STATED GOAL: Exactly the lines between the line containing "front_panel()" and the line containing "raise FrameError(why)", together with those two lines, are to be output.

ROWS:
:::::

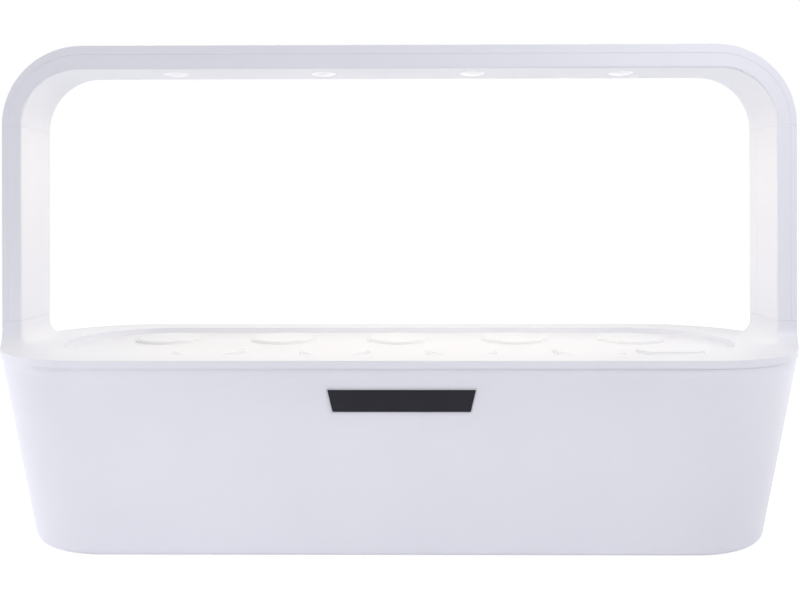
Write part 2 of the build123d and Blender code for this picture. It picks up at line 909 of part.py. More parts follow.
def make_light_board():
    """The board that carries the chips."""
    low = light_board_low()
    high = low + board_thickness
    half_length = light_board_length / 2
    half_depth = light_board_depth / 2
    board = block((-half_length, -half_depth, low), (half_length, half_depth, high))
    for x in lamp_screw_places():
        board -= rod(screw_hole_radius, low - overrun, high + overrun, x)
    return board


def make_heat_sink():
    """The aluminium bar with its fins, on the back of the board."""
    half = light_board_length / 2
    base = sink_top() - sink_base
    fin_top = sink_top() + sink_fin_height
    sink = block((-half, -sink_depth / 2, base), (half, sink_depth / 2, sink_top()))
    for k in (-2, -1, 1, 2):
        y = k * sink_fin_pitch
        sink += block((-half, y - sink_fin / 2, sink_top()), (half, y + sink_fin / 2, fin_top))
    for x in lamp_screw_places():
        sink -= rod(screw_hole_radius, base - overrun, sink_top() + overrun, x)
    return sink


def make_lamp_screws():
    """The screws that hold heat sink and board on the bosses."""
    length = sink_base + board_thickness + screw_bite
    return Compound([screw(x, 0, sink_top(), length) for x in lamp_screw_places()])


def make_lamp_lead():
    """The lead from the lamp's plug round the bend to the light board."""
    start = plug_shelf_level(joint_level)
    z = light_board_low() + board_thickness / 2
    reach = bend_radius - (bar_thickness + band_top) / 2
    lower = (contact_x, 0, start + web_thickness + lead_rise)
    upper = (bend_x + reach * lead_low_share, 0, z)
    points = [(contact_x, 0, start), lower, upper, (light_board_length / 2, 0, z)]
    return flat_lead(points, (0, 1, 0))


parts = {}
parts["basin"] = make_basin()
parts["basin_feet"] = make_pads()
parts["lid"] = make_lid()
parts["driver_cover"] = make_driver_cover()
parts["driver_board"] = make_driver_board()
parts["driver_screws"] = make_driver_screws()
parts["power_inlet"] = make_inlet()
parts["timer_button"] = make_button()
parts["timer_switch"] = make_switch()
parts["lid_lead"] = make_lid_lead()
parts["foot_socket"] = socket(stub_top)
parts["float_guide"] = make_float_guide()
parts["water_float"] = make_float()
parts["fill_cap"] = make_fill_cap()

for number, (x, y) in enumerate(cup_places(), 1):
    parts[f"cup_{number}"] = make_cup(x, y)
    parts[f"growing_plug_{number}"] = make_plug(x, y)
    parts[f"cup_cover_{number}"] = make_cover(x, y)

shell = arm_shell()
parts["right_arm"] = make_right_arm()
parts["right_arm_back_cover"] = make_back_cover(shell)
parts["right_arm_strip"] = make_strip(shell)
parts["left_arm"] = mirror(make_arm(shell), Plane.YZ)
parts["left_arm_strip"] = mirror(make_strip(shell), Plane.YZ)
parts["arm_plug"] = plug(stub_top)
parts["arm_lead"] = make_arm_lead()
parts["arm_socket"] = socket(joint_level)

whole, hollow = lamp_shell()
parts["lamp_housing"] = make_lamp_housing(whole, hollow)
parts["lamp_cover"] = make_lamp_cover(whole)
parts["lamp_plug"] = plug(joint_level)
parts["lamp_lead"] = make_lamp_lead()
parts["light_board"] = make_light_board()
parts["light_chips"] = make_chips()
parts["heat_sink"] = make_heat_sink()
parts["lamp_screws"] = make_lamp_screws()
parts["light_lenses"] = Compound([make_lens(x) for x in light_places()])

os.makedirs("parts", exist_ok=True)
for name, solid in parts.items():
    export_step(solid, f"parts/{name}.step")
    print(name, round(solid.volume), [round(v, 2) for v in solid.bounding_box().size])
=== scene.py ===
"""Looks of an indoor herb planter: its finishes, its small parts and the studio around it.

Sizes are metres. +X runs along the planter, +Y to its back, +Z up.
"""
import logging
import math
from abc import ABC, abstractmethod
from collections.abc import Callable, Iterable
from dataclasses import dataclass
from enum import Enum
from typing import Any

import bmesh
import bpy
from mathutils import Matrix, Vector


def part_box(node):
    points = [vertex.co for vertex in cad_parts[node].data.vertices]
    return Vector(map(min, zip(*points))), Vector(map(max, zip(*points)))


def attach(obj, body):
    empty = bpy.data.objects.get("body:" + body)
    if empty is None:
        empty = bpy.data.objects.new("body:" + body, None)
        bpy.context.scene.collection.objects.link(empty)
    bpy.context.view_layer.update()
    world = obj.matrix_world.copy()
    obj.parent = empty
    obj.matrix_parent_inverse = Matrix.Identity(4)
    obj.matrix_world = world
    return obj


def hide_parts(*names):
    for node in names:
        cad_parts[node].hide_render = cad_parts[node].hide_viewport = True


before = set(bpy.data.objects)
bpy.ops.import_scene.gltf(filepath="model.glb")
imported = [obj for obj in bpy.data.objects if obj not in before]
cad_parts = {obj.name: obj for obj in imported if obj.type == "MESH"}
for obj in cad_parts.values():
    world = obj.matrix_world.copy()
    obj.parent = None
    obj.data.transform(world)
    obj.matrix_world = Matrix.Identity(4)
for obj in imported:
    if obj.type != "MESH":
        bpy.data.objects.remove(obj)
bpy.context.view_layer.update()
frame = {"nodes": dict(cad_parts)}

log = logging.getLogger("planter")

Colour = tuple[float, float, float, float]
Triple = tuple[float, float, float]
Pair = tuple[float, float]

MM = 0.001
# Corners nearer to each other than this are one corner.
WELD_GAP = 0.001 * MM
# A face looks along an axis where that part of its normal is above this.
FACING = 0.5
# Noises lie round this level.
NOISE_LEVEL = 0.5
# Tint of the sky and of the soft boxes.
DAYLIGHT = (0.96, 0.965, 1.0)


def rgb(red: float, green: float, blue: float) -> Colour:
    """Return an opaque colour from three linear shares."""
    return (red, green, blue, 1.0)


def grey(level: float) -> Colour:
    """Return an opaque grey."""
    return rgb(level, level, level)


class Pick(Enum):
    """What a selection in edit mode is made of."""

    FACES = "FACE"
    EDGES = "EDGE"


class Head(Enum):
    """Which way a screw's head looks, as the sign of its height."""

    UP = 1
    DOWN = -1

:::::

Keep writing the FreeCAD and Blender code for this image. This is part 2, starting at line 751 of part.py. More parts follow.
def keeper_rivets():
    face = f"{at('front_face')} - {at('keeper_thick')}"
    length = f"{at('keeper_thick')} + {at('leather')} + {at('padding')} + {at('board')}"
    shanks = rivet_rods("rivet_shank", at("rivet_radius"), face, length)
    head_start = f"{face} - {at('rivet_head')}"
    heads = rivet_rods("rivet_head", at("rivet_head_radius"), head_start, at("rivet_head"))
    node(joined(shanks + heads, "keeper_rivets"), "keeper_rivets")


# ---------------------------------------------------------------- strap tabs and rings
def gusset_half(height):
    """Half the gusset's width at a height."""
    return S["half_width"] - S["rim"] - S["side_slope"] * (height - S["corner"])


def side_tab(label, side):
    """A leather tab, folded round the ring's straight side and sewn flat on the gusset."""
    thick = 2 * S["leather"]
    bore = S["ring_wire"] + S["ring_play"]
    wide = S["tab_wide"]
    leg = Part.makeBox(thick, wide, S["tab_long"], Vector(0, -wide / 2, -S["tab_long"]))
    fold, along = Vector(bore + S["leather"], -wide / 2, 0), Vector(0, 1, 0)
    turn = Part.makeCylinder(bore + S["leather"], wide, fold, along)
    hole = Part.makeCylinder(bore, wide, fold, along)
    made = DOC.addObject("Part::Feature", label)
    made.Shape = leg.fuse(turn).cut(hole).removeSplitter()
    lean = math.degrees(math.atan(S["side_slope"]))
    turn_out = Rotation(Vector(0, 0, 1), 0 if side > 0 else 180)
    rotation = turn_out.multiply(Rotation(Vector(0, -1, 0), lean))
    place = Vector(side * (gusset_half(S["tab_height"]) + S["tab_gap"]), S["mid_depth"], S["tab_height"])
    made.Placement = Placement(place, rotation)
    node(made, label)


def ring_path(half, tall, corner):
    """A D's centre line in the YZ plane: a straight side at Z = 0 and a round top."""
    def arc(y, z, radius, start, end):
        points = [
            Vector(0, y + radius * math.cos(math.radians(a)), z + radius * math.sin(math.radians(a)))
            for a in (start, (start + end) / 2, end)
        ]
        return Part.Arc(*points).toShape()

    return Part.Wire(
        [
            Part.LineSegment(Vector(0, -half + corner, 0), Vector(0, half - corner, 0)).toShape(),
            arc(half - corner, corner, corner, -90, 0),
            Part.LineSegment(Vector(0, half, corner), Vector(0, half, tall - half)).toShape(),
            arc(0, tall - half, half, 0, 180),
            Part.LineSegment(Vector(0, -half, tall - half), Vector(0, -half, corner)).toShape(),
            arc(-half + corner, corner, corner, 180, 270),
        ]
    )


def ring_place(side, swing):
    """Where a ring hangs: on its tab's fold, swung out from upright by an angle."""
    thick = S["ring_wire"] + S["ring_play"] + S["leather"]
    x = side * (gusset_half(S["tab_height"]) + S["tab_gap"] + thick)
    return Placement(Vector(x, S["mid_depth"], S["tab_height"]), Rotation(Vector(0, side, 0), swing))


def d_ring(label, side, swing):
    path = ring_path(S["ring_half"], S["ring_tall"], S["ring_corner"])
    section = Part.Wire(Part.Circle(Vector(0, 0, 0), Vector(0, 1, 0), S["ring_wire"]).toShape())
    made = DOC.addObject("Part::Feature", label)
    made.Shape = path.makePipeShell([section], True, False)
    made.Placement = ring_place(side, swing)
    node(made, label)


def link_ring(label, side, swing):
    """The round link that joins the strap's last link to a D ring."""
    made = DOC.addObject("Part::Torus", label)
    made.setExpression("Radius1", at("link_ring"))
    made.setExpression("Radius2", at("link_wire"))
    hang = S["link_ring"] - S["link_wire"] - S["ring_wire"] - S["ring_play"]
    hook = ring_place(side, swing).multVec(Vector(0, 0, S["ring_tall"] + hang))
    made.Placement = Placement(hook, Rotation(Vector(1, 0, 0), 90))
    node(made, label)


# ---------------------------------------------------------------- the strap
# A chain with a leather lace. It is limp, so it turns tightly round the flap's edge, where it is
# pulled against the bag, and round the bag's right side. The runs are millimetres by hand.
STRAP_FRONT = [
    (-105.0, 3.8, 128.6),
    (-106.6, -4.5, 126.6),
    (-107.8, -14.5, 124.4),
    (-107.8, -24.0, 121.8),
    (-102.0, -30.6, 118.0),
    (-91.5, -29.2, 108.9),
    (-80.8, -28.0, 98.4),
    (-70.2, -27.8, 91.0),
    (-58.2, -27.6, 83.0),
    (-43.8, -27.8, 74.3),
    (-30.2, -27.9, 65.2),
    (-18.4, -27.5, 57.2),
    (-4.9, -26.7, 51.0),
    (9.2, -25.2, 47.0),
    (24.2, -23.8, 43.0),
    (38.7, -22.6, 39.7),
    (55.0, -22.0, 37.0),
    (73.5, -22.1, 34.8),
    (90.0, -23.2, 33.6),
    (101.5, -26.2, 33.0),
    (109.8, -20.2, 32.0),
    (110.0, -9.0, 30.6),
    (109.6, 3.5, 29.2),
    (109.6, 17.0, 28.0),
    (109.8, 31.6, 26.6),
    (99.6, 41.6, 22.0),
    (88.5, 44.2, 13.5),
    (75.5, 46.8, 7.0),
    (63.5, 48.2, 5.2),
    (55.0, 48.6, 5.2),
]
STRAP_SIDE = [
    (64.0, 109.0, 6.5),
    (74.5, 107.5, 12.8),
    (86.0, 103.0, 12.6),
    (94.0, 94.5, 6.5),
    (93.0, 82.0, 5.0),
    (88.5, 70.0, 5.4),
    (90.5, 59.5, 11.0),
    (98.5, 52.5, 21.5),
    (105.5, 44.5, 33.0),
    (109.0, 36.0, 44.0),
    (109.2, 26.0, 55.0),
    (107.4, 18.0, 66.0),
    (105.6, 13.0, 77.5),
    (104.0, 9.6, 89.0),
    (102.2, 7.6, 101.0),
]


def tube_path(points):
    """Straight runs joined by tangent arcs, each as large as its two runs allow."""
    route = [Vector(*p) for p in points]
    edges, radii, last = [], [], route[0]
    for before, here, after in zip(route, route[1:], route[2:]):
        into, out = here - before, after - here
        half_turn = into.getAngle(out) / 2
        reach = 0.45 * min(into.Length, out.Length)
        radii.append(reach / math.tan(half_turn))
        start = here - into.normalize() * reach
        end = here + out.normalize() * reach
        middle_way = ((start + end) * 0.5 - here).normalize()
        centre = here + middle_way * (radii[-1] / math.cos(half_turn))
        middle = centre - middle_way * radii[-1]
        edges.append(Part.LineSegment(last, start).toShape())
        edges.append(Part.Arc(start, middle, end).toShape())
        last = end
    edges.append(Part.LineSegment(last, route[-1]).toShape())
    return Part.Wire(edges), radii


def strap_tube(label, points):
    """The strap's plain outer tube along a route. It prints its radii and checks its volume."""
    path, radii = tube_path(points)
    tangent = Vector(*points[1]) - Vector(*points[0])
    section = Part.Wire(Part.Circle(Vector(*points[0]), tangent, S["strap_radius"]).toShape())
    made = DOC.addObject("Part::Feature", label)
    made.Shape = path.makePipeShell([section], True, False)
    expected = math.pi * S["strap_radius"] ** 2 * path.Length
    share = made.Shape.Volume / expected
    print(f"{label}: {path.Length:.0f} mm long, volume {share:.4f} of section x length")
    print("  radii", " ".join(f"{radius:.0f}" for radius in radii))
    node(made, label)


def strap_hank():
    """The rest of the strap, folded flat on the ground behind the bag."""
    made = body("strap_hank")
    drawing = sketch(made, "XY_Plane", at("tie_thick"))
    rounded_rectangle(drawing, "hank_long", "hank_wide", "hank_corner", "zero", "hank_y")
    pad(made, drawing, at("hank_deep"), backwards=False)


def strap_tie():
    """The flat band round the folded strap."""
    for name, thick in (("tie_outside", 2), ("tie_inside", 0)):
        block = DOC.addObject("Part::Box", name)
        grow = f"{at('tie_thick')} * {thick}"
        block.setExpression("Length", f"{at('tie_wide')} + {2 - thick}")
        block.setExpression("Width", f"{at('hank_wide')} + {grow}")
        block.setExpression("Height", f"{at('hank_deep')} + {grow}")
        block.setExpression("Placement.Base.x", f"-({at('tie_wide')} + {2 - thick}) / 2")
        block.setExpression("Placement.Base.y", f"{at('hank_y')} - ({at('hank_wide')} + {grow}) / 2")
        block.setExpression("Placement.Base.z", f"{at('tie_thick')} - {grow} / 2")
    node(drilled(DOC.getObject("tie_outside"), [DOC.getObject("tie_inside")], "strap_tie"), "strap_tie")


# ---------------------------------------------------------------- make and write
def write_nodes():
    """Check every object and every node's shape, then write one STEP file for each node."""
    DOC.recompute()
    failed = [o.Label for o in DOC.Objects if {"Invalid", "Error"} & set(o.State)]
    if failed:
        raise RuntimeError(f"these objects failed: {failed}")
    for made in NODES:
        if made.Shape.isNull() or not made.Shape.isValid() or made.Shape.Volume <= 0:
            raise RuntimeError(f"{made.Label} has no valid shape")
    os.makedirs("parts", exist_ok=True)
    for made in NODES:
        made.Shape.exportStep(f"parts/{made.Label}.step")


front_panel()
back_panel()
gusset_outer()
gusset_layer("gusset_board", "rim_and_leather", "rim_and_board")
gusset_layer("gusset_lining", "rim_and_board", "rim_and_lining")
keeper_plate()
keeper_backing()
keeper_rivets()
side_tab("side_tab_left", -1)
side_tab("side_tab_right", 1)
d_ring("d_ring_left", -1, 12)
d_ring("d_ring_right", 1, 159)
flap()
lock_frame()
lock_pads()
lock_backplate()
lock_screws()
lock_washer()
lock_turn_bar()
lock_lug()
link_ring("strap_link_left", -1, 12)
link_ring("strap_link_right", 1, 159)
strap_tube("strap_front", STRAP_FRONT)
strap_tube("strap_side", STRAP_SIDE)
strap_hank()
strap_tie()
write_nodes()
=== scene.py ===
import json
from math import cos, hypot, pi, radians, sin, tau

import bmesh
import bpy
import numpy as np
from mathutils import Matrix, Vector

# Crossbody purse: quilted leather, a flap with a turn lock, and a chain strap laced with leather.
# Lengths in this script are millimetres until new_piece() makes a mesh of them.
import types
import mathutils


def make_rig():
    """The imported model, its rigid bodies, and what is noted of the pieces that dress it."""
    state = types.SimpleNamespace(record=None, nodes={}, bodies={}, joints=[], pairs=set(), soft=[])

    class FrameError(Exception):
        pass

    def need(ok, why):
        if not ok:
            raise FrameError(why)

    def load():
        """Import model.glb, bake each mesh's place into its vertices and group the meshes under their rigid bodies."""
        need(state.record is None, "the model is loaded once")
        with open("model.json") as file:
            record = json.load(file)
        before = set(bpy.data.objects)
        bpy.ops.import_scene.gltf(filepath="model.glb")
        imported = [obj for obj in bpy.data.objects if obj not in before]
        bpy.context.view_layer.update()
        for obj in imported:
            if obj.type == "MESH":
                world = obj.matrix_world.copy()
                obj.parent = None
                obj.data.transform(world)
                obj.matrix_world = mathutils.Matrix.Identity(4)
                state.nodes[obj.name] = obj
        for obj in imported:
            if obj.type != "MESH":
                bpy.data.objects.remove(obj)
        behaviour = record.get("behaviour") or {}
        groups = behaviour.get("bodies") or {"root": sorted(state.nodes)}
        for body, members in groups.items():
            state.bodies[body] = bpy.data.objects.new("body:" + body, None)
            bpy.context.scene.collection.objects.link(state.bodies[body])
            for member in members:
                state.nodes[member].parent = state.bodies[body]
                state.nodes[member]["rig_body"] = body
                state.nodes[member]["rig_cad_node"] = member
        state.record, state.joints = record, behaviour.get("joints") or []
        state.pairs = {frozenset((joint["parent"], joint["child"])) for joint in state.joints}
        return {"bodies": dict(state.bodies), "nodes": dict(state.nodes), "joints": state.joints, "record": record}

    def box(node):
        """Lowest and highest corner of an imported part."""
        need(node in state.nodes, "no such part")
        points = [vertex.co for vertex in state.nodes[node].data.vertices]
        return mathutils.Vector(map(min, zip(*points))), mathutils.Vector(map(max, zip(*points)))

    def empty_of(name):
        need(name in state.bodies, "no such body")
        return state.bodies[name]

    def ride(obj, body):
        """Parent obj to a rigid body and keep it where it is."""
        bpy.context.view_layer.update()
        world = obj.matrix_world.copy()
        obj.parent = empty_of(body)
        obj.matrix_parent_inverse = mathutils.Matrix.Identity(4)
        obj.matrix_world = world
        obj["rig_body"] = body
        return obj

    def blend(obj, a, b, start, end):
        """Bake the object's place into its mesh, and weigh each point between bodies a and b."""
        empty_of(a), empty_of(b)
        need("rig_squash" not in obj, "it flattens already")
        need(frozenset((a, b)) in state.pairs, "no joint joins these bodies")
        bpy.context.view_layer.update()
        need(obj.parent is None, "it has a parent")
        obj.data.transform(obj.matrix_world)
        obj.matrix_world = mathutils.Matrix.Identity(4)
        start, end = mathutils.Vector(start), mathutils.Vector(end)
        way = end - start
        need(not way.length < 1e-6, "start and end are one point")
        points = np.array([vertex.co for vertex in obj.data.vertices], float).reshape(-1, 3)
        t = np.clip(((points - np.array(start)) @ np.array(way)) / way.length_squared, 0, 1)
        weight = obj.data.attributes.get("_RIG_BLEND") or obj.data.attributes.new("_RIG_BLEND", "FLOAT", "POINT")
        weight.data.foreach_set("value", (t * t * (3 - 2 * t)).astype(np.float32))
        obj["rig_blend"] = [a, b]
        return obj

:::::

ANSWER IN FULL:
front_panel()
back_panel()
gusset_outer()
gusset_layer("gusset_board", "rim_and_leather", "rim_and_board")
gusset_layer("gusset_lining", "rim_and_board", "rim_and_lining")
keeper_plate()
keeper_backing()
keeper_rivets()
side_tab("side_tab_left", -1)
side_tab("side_tab_right", 1)
d_ring("d_ring_left", -1, 12)
d_ring("d_ring_right", 1, 159)
flap()
lock_frame()
lock_pads()
lock_backplate()
lock_screws()
lock_washer()
lock_turn_bar()
lock_lug()
link_ring("strap_link_left", -1, 12)
link_ring("strap_link_right", 1, 159)
strap_tube("strap_front", STRAP_FRONT)
strap_tube("strap_side", STRAP_SIDE)
strap_hank()
strap_tie()
write_nodes()
=== scene.py ===
import json
from math import cos, hypot, pi, radians, sin, tau

import bmesh
import bpy
import numpy as np
from mathutils import Matrix, Vector

# Crossbody purse: quilted leather, a flap with a turn lock, and a chain strap laced with leather.
# Lengths in this script are millimetres until new_piece() makes a mesh of them.
import types
import mathutils


def make_rig():
    """The imported model, its rigid bodies, and what is noted of the pieces that dress it."""
    state = types.SimpleNamespace(record=None, nodes={}, bodies={}, joints=[], pairs=set(), soft=[])

    class FrameError(Exception):
        pass

    def need(ok, why):
        if not ok:
            raise FrameError(why)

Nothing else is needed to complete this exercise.